Spiced Preserved Lemons
Preserved in their own juices and coarse salt, lemons become tender and edible. Use them as a condiment when making our Fatoush and Whole-Wheat Couscous Salad.
- Yield: Makes 20 wedges
Source: Martha Stewart Living, June 1997
- 5 lemons
- 2/3 cup coarse salt
- 1 tablespoon peppercorns
- 2 two-inch cinnamon sticks, broken into small pieces
- 3 bay leaves
- 1 1/2 to 2 cups freshly squeezed lemon juice
Wash and dry lemons. Cut into quarters, leaving them connected at stem end. Transfer to a large bowl, squeezing each quarter into bowl as you go. Add salt, and toss.

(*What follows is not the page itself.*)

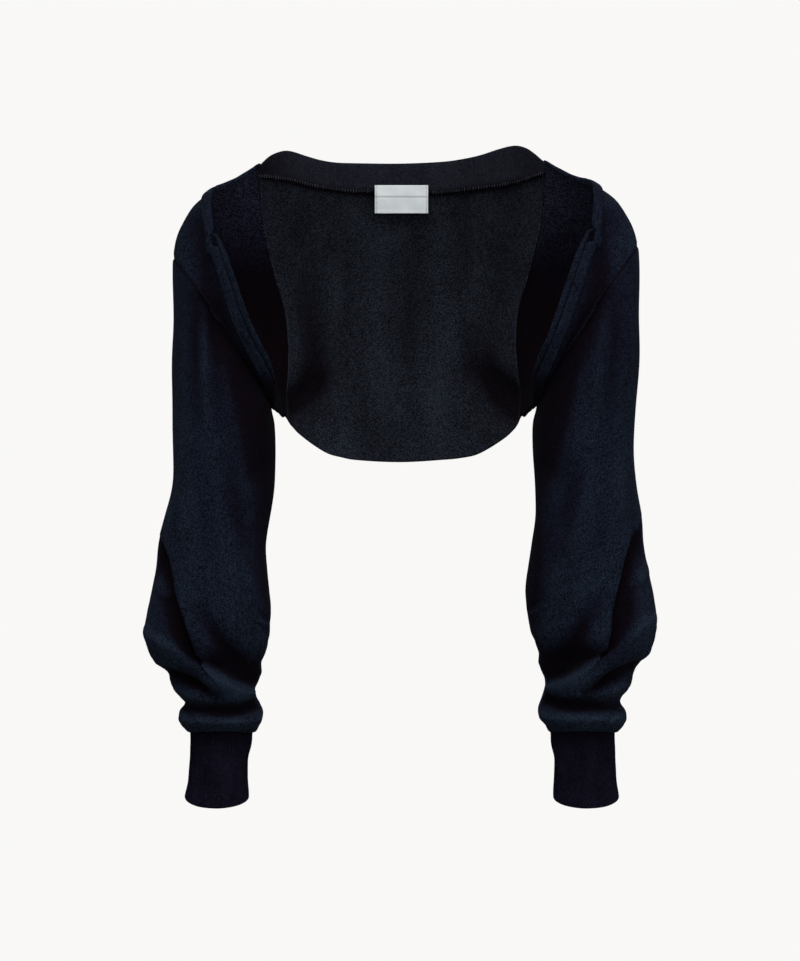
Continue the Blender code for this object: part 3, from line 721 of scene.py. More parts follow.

Arrange lemons and salt in a one-quart jar, layering with peppercorns, cinnamon sticks, and bay leaves. Add all the lemon juice from the bowl. Add enough freshly squeezed lemon juice to cover lemons. Cover, and keep in a cool, dry place, such as the refrigerator, for 2 weeks, shaking every day to redistribute salt and help it dissolve.
To use, discard the flesh from the center of each lemon wedge, rinse under cold water, and pat dry. Store the lemons in the refrigerator. Will keep about 6 months.